## Stated goal
What follows is a block of records; reproduce all of it verbatim.
** START OF Information provided **
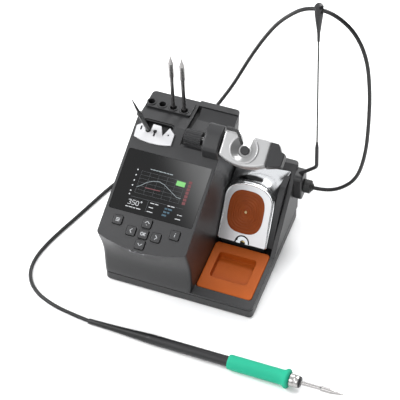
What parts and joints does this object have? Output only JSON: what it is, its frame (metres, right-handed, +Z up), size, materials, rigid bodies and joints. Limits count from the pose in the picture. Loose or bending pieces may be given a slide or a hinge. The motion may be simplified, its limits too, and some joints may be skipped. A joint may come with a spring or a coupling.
{
  "type": "soldering iron station",
  "caption": "Bench soldering station with sloping screen and keys, tip cleaner well, tilting tool holder, cable collector mast and a green-gripped handpiece on its cable.",
  "frame": {"origin": "on the table, under the middle of the casing, at the middle rubber foot", "axes": "+X to the right, +Y to the back, +Z up"},
  "size_m": [0.3467, 0.2508, 0.3089],
  "materials": {
    "casing": "fine texture, satin",
    "feet": "matt",
    "screw_steel": "zinc plated",
    "screen": "glossy black",
    "electronics": "plain",
    "board": "solder mask",
    "spacer": "nickelled",
    "key_plastic": "satin",
    "winding": "taped winding",
    "rear_plate": "powder coat",
    "inlet_plastic": "moulded",
    "rocker_plastic": "moulded",
    "pin_brass": "plated",
    "port_metal": "plated",
    "cartridge_steel": "polished",
    "dark_cartridge": "heat darkened",
    "extractor_steel": "satin",
    "dark_plastic": "satin",
    "shaft_steel": "turned",
    "cast_head": "satin cast and plated",
    "lead_rubber": "matt",
    "mirror_chrome": "mirror",
    "membrane_rubber": "ribbed silicone",
    "wiper_metal": "polished",
    "container_plastic": "plain",
    "wool_brass": "curled turnings",
    "tray_silicone": "matt silicone",
    "plug_plastic": "satin",
    "cable_jacket": "satin",
    "handle_plastic": "satin",
    "grip_foam": "soft foam rubber",
    "ferrule_metal": "turned"
  },
  "bodies": {
    "root": {"base_tray": "casing", "housing": "casing", "top_cover": "casing", "cartridge_holder": "casing", "holder_arm": "casing", "collector_bracket": "casing", "rubber_feet": "feet", "base_screws": "screw_steel", "rear_screws": "screw_steel", "transformer_bolt": "screw_steel", "screen_glass": "screen", "display_module": "electronics", "tact_switches": "electronics", "keypad_board": "board", "main_board": "board", "board_spacers": "spacer", "transformer": "winding", "rear_panel": "rear_plate", "mains_inlet": "inlet_plastic", "switch_bezel": "inlet_plastic", "inlet_pins": "pin_brass", "earth_socket": "pin_brass", "data_port": "port_metal", "extractor_plate": "extractor_steel", "extractor_block": "dark_plastic", "collector_arm": "dark_plastic", "collector_rod": "dark_plastic", "collector_clip": "dark_plastic", "collector_cap": "dark_plastic", "cleaner_container": "container_plastic", "brass_wool": "wool_brass", "tool_plug": "plug_plastic", "tool_cable": "cable_jacket", "strain_relief": "cable_jacket", "handle_body": "handle_plastic", "handle_grip": "grip_foam", "handle_ferrule": "ferrule_metal"},
    "cover": {"cleaner_cover": "mirror_chrome", "tip_wiper": "wiper_metal"},
    "membrane": {"cleaner_membrane": "membrane_rubber"},
    "tray": {"sponge_tray": "tray_silicone"},
    "head": {"holder_head": "cast_head", "head_end_cap": "dark_plastic", "pivot_shaft": "shaft_steel", "sensor_lead": "lead_rubber"},
    "knob": {"adjust_knob": "dark_plastic"},
    "rocker": {"power_rocker": "rocker_plastic"},
    "fuse": {"fuse_drawer": "inlet_plastic"},
    "spare_a": {"spare_cartridge_a": "cartridge_steel"},
    "spare_b": {"spare_cartridge_b": "cartridge_steel"},
    "extracted": {"extractor_cartridge": "dark_cartridge"},
    "ring": {"plug_ring": "plug_plastic"},
    "tip": {"tip_cartridge": "cartridge_steel"},
    "key_menu": {"key_menu": "key_plastic"},
    "key_up": {"key_up": "key_plastic"},
    "key_left": {"key_left": "key_plastic"},
    "key_ok": {"key_ok": "key_plastic"},
    "key_right": {"key_right": "key_plastic"},
    "key_down": {"key_down": "key_plastic"},
    "key_info": {"key_info": "key_plastic"}
  },
  "joints": [
    {"name": "key_menu_press", "type": "slide", "parent": "root", "child": "key_menu", "axis": [0, 0.3778, -0.9259], "range_m": [0, 0.0008], "stiffness_N_per_m": 350, "springref_m": -0.0003},
    {"name": "key_up_press", "type": "slide", "parent": "root", "child": "key_up", "axis": [0, 0.3778, -0.9259], "range_m": [0, 0.0008], "stiffness_N_per_m": 350, "springref_m": -0.0003},
    {"name": "key_left_press", "type": "slide", "parent": "root", "child": "key_left", "axis": [0, 0.3778, -0.9259], "range_m": [0, 0.0008], "stiffness_N_per_m": 350, "springref_m": -0.0003},
    {"name": "key_ok_press", "type": "slide", "parent": "root", "child": "key_ok", "axis": [0, 0.3778, -0.9259], "range_m": [0, 0.0008], "stiffness_N_per_m": 350, "springref_m": -0.0003},
    {"name": "key_right_press", "type": "slide", "parent": "root", "child": "key_right", "axis": [0, 0.3778, -0.9259], "range_m": [0, 0.0008], "stiffness_N_per_m": 350, "springref_m": -0.0003},
    {"name": "key_down_press", "type": "slide", "parent": "root", "child": "key_down", "axis": [0, 0.3778, -0.9259], "range_m": [0, 0.0008], "stiffness_N_per_m": 350, "springref_m": -0.0003},
    {"name": "key_info_press", "type": "slide", "parent": "root", "child": "key_info", "axis": [0, 0.3778, -0.9259], "range_m": [0, 0.0008], "stiffness_N_per_m": 350, "springref_m": -0.0003},
    {"name": "power_rock", "type": "hinge", "parent": "root", "child": "rocker", "pos_m": [-0.0405, 0.07097, 0.03615], "axis": [-1, 0, 0], "range_deg": [0, 16]},
    {"name": "fuse_pull", "type": "slide", "parent": "root", "child": "fuse", "axis": [0, 0.995, -0.1001], "range_m": [0, 0.012]},
    {"name": "knob_turn", "type": "hinge", "parent": "root", "child": "knob", "pos_m": [-0.015, 0.028, 0.131], "axis": [1, 0, 0], "continuous": true},
    {"name": "head_tilt", "type": "hinge", "parent": "root", "child": "head", "pos_m": [0.02, 0.028, 0.131], "axis": [1, 0, 0], "range_deg": [-12, 12]},
    {"name": "spare_a_pull", "type": "slide", "parent": "root", "child": "spare_a", "axis": [0, 0, 1], "range_m": [0, 0.1]},
    {"name": "spare_b_pull", "type": "slide", "parent": "root", "child": "spare_b", "axis": [0, 0, 1], "range_m": [0, 0.1]},
    {"name": "extracted_pull", "type": "slide", "parent": "root", "child": "extracted", "axis": [0, -0.3778, 0.9259], "range_m": [0, 0.09]},
    {"name": "cover_lift", "type": "slide", "parent": "root", "child": "cover", "axis": [0, 0, 1], "range_m": [0, 0.04]},
    {"name": "membrane_pull", "type": "slide", "parent": "cover", "child": "membrane", "axis": [0, -0.829, 0.5592], "range_m": [0, 0.015]},
    {"name": "tray_lift", "type": "slide", "parent": "root", "child": "tray", "axis": [0, 0, 1], "range_m": [0, 0.04]},
    {"name": "ring_turn", "type": "hinge", "parent": "root", "child": "ring", "pos_m": [0.09, 0.064, 0.057], "axis": [1, 0, 0], "range_deg": [0, 30]},
    {"name": "tip_pull", "type": "slide", "parent": "root", "child": "tip", "axis": [0.9993, -0.0205, 0.0323], "range_m": [0, 0.08]}
  ]
}
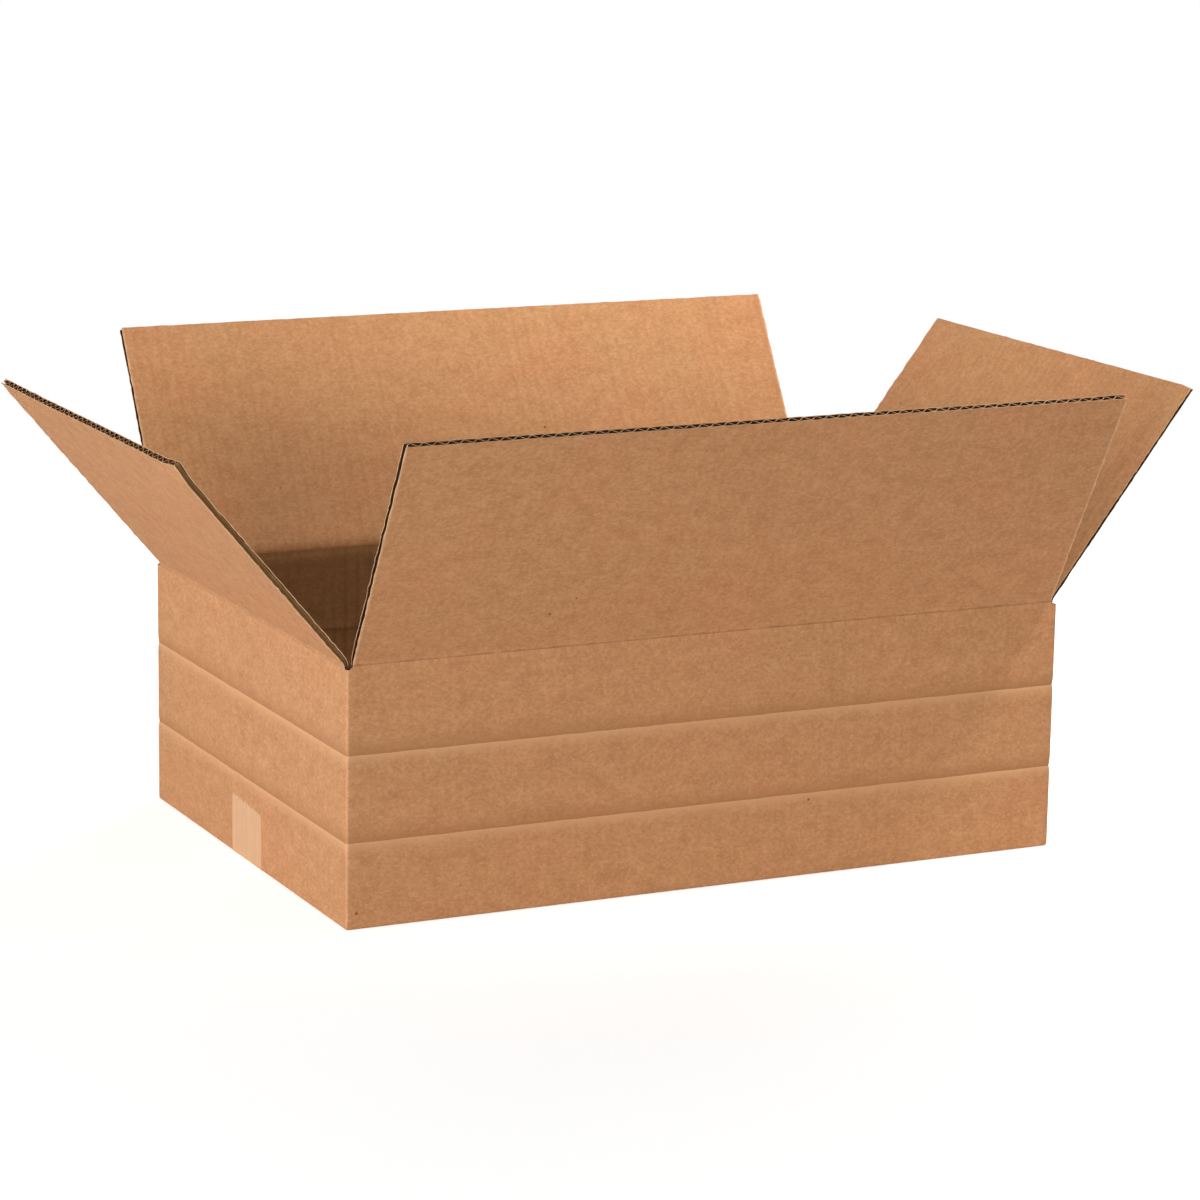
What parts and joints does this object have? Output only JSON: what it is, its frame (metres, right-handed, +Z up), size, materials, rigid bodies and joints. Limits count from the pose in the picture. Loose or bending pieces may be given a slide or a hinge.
** END OF Information provided **
## Finished exercise
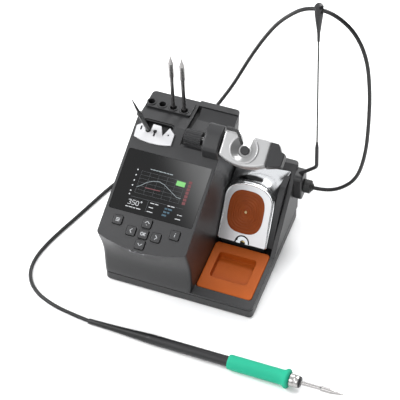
What parts and joints does this object have? Output only JSON: what it is, its frame (metres, right-handed, +Z up), size, materials, rigid bodies and joints. Limits count from the pose in the picture. Loose or bending pieces may be given a slide or a hinge. The motion may be simplified, its limits too, and some joints may be skipped. A joint may come with a spring or a coupling.
{
  "type": "soldering iron station",
  "caption": "Bench soldering station with sloping screen and keys, tip cleaner well, tilting tool holder, cable collector mast and a green-gripped handpiece on its cable.",
  "frame": {"origin": "on the table, under the middle of the casing, at the middle rubber foot", "axes": "+X to the right, +Y to the back, +Z up"},
  "size_m": [0.3467, 0.2508, 0.3089],
  "materials": {
    "casing": "fine texture, satin",
    "feet": "matt",
    "screw_steel": "zinc plated",
    "screen": "glossy black",
    "electronics": "plain",
    "board": "solder mask",
    "spacer": "nickelled",
    "key_plastic": "satin",
    "winding": "taped winding",
    "rear_plate": "powder coat",
    "inlet_plastic": "moulded",
    "rocker_plastic": "moulded",
    "pin_brass": "plated",
    "port_metal": "plated",
    "cartridge_steel": "polished",
    "dark_cartridge": "heat darkened",
    "extractor_steel": "satin",
    "dark_plastic": "satin",
    "shaft_steel": "turned",
    "cast_head": "satin cast and plated",
    "lead_rubber": "matt",
    "mirror_chrome": "mirror",
    "membrane_rubber": "ribbed silicone",
    "wiper_metal": "polished",
    "container_plastic": "plain",
    "wool_brass": "curled turnings",
    "tray_silicone": "matt silicone",
    "plug_plastic": "satin",
    "cable_jacket": "satin",
    "handle_plastic": "satin",
    "grip_foam": "soft foam rubber",
    "ferrule_metal": "turned"
  },
  "bodies": {
    "root": {"base_tray": "casing", "housing": "casing", "top_cover": "casing", "cartridge_holder": "casing", "holder_arm": "casing", "collector_bracket": "casing", "rubber_feet": "feet", "base_screws": "screw_steel", "rear_screws": "screw_steel", "transformer_bolt": "screw_steel", "screen_glass": "screen", "display_module": "electronics", "tact_switches": "electronics", "keypad_board": "board", "main_board": "board", "board_spacers": "spacer", "transformer": "winding", "rear_panel": "rear_plate", "mains_inlet": "inlet_plastic", "switch_bezel": "inlet_plastic", "inlet_pins": "pin_brass", "earth_socket": "pin_brass", "data_port": "port_metal", "extractor_plate": "extractor_steel", "extractor_block": "dark_plastic", "collector_arm": "dark_plastic", "collector_rod": "dark_plastic", "collector_clip": "dark_plastic", "collector_cap": "dark_plastic", "cleaner_container": "container_plastic", "brass_wool": "wool_brass", "tool_plug": "plug_plastic", "tool_cable": "cable_jacket", "strain_relief": "cable_jacket", "handle_body": "handle_plastic", "handle_grip": "grip_foam", "handle_ferrule": "ferrule_metal"},
    "cover": {"cleaner_cover": "mirror_chrome", "tip_wiper": "wiper_metal"},
    "membrane": {"cleaner_membrane": "membrane_rubber"},
    "tray": {"sponge_tray": "tray_silicone"},
    "head": {"holder_head": "cast_head", "head_end_cap": "dark_plastic", "pivot_shaft": "shaft_steel", "sensor_lead": "lead_rubber"},
    "knob": {"adjust_knob": "dark_plastic"},
    "rocker": {"power_rocker": "rocker_plastic"},
    "fuse": {"fuse_drawer": "inlet_plastic"},
    "spare_a": {"spare_cartridge_a": "cartridge_steel"},
    "spare_b": {"spare_cartridge_b": "cartridge_steel"},
    "extracted": {"extractor_cartridge": "dark_cartridge"},
    "ring": {"plug_ring": "plug_plastic"},
    "tip": {"tip_cartridge": "cartridge_steel"},
    "key_menu": {"key_menu": "key_plastic"},
    "key_up": {"key_up": "key_plastic"},
    "key_left": {"key_left": "key_plastic"},
    "key_ok": {"key_ok": "key_plastic"},
    "key_right": {"key_right": "key_plastic"},
    "key_down": {"key_down": "key_plastic"},
    "key_info": {"key_info": "key_plastic"}
  },
  "joints": [
    {"name": "key_menu_press", "type": "slide", "parent": "root", "child": "key_menu", "axis": [0, 0.3778, -0.9259], "range_m": [0, 0.0008], "stiffness_N_per_m": 350, "springref_m": -0.0003},
    {"name": "key_up_press", "type": "slide", "parent": "root", "child": "key_up", "axis": [0, 0.3778, -0.9259], "range_m": [0, 0.0008], "stiffness_N_per_m": 350, "springref_m": -0.0003},
    {"name": "key_left_press", "type": "slide", "parent": "root", "child": "key_left", "axis": [0, 0.3778, -0.9259], "range_m": [0, 0.0008], "stiffness_N_per_m": 350, "springref_m": -0.0003},
    {"name": "key_ok_press", "type": "slide", "parent": "root", "child": "key_ok", "axis": [0, 0.3778, -0.9259], "range_m": [0, 0.0008], "stiffness_N_per_m": 350, "springref_m": -0.0003},
    {"name": "key_right_press", "type": "slide", "parent": "root", "child": "key_right", "axis": [0, 0.3778, -0.9259], "range_m": [0, 0.0008], "stiffness_N_per_m": 350, "springref_m": -0.0003},
    {"name": "key_down_press", "type": "slide", "parent": "root", "child": "key_down", "axis": [0, 0.3778, -0.9259], "range_m": [0, 0.0008], "stiffness_N_per_m": 350, "springref_m": -0.0003},
    {"name": "key_info_press", "type": "slide", "parent": "root", "child": "key_info", "axis": [0, 0.3778, -0.9259], "range_m": [0, 0.0008], "stiffness_N_per_m": 350, "springref_m": -0.0003},
    {"name": "power_rock", "type": "hinge", "parent": "root", "child": "rocker", "pos_m": [-0.0405, 0.07097, 0.03615], "axis": [-1, 0, 0], "range_deg": [0, 16]},
    {"name": "fuse_pull", "type": "slide", "parent": "root", "child": "fuse", "axis": [0, 0.995, -0.1001], "range_m": [0, 0.012]},
    {"name": "knob_turn", "type": "hinge", "parent": "root", "child": "knob", "pos_m": [-0.015, 0.028, 0.131], "axis": [1, 0, 0], "continuous": true},
    {"name": "head_tilt", "type": "hinge", "parent": "root", "child": "head", "pos_m": [0.02, 0.028, 0.131], "axis": [1, 0, 0], "range_deg": [-12, 12]},
    {"name": "spare_a_pull", "type": "slide", "parent": "root", "child": "spare_a", "axis": [0, 0, 1], "range_m": [0, 0.1]},
    {"name": "spare_b_pull", "type": "slide", "parent": "root", "child": "spare_b", "axis": [0, 0, 1], "range_m": [0, 0.1]},
    {"name": "extracted_pull", "type": "slide", "parent": "root", "child": "extracted", "axis": [0, -0.3778, 0.9259], "range_m": [0, 0.09]},
    {"name": "cover_lift", "type": "slide", "parent": "root", "child": "cover", "axis": [0, 0, 1], "range_m": [0, 0.04]},
    {"name": "membrane_pull", "type": "slide", "parent": "cover", "child": "membrane", "axis": [0, -0.829, 0.5592], "range_m": [0, 0.015]},
    {"name": "tray_lift", "type": "slide", "parent": "root", "child": "tray", "axis": [0, 0, 1], "range_m": [0, 0.04]},
    {"name": "ring_turn", "type": "hinge", "parent": "root", "child": "ring", "pos_m": [0.09, 0.064, 0.057], "axis": [1, 0, 0], "range_deg": [0, 30]},
    {"name": "tip_pull", "type": "slide", "parent": "root", "child": "tip", "axis": [0.9993, -0.0205, 0.0323], "range_m": [0, 0.08]}
  ]
}
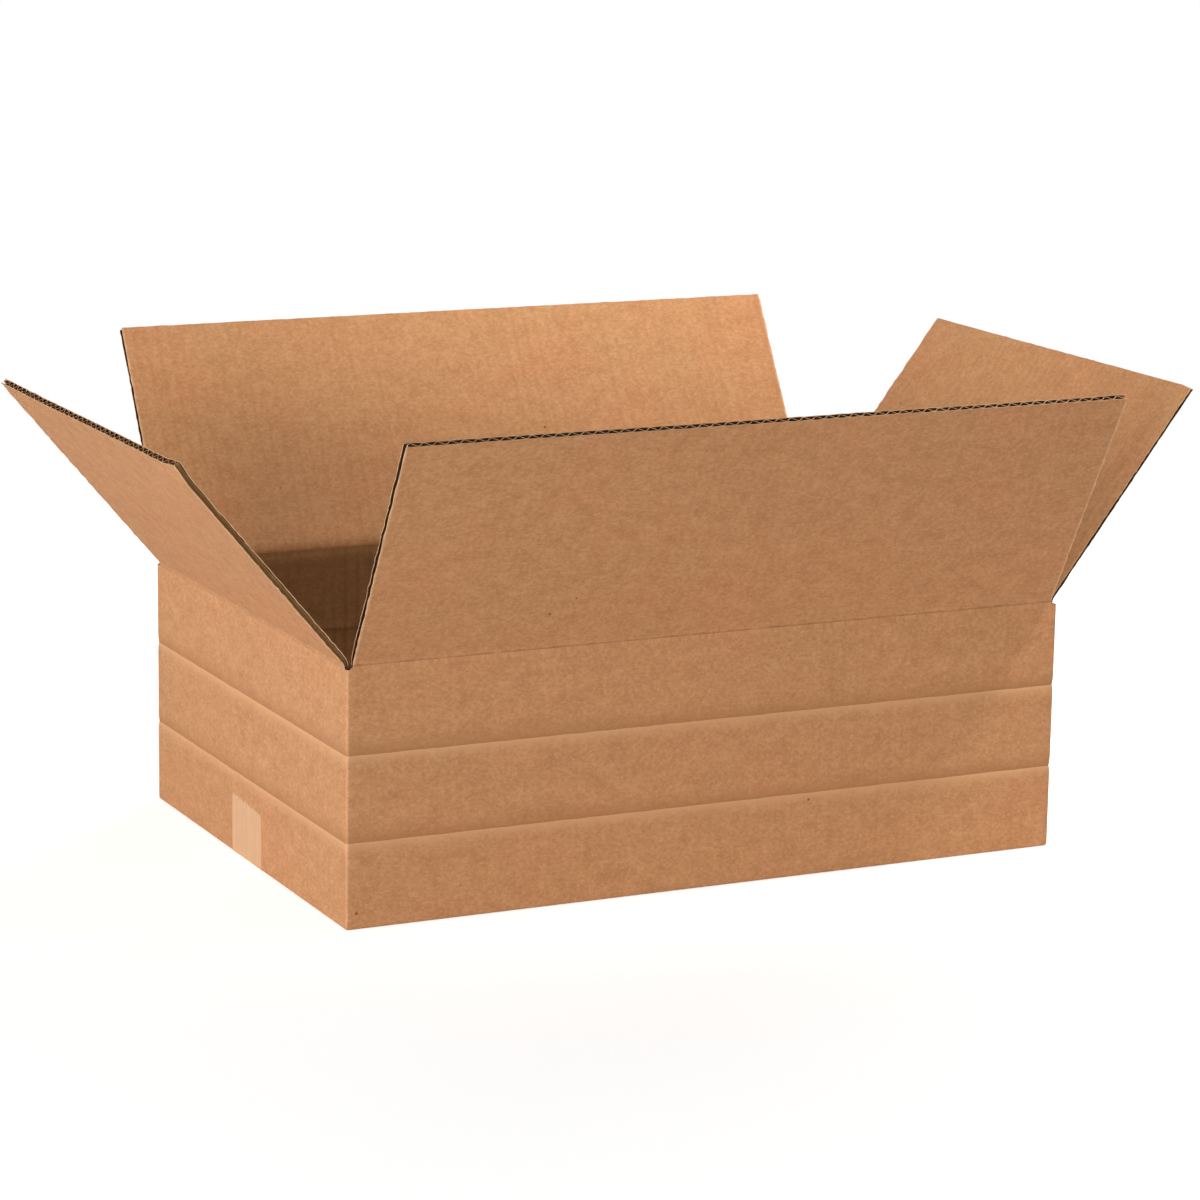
What parts and joints does this object have? Output only JSON: what it is, its frame (metres, right-handed, +Z up), size, materials, rigid bodies and joints. Limits count from the pose in the picture. Loose or bending pieces may be given a slide or a hinge.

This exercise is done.